Through review extensive literature, the challenges and recommendations regarding micro drills can be summarized as follows. First of all, under the application of tool coating, the drill surface can obtain better hardness and wear resistance, it is also necessary to improve the toughness of substrate materials, especially for tungsten carbide, which shows greater brittleness than high-speed steel. And the best matching of Co content and grain size in cemented carbide and the best coating thickness can be further explored. Then PCBs belong to polymer-based inorganic non-metallic layered composite materials, and thus, its simulation model is complex. Therefore, researchers usually simplify PCBs to a single metal or a simple composite material, which affects the reliability of simulations.

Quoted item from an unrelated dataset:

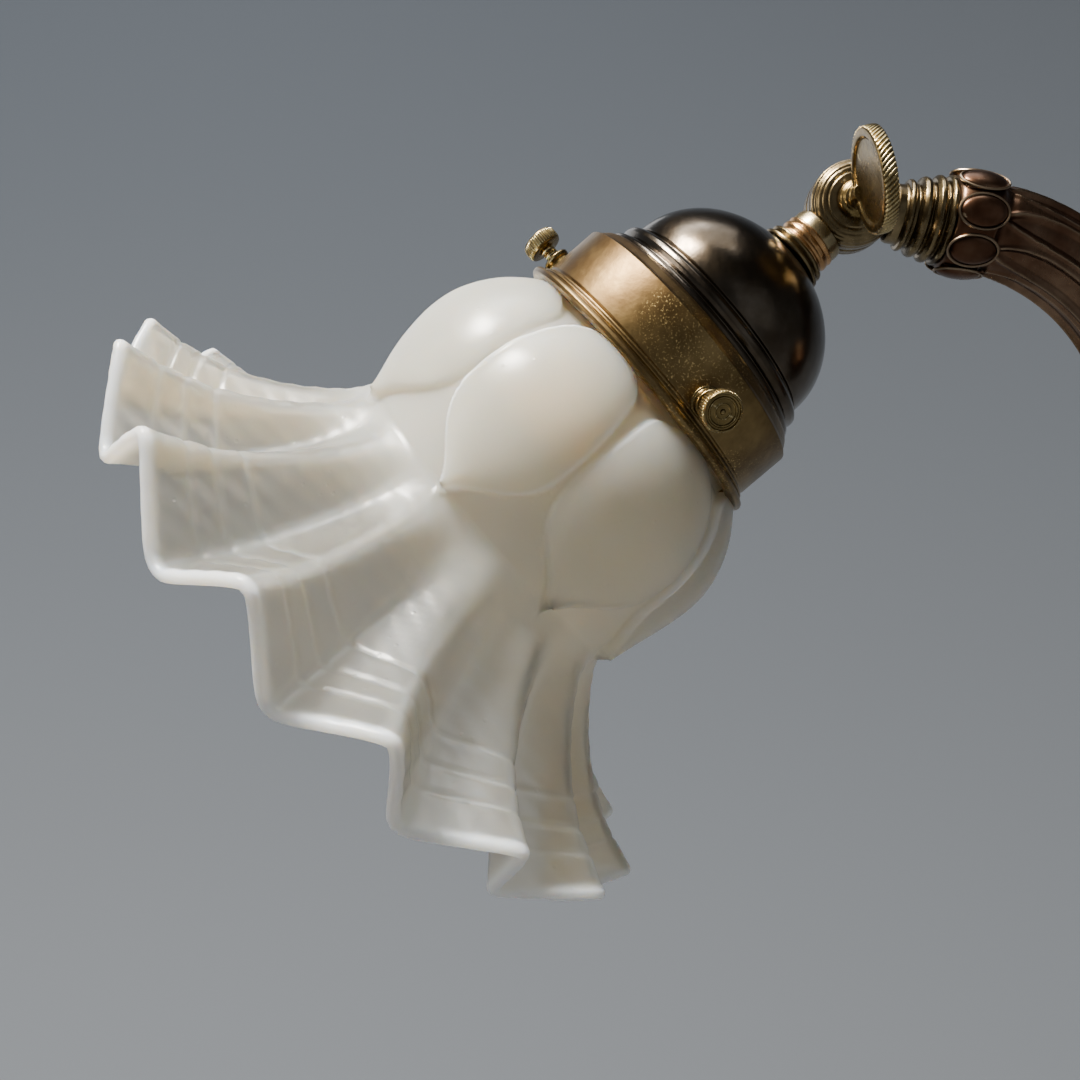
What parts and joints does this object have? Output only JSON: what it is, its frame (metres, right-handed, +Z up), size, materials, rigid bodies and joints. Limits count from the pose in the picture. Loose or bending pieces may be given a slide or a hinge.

This has become a challenge to be solved in the research and design of micro drilling PCBs. Finally, although PCD micro drills can drill high hardness materials, it seems that it is more inclined to use unconventional processing technology for micro drilling from literatures because high hardness materials usually show brittleness. The hole quality processed by unconventional machining technology is generally lower than that of mechanical micro drilling, so more research can be considered to use unconventional machining technology to assist mechanical micro drilling. In addition, the research on the coating of micro-tools will still be a hot topic in the future, and an excellent coating with smooth surface, strong adhesion to substrate, and lower price can be obtained.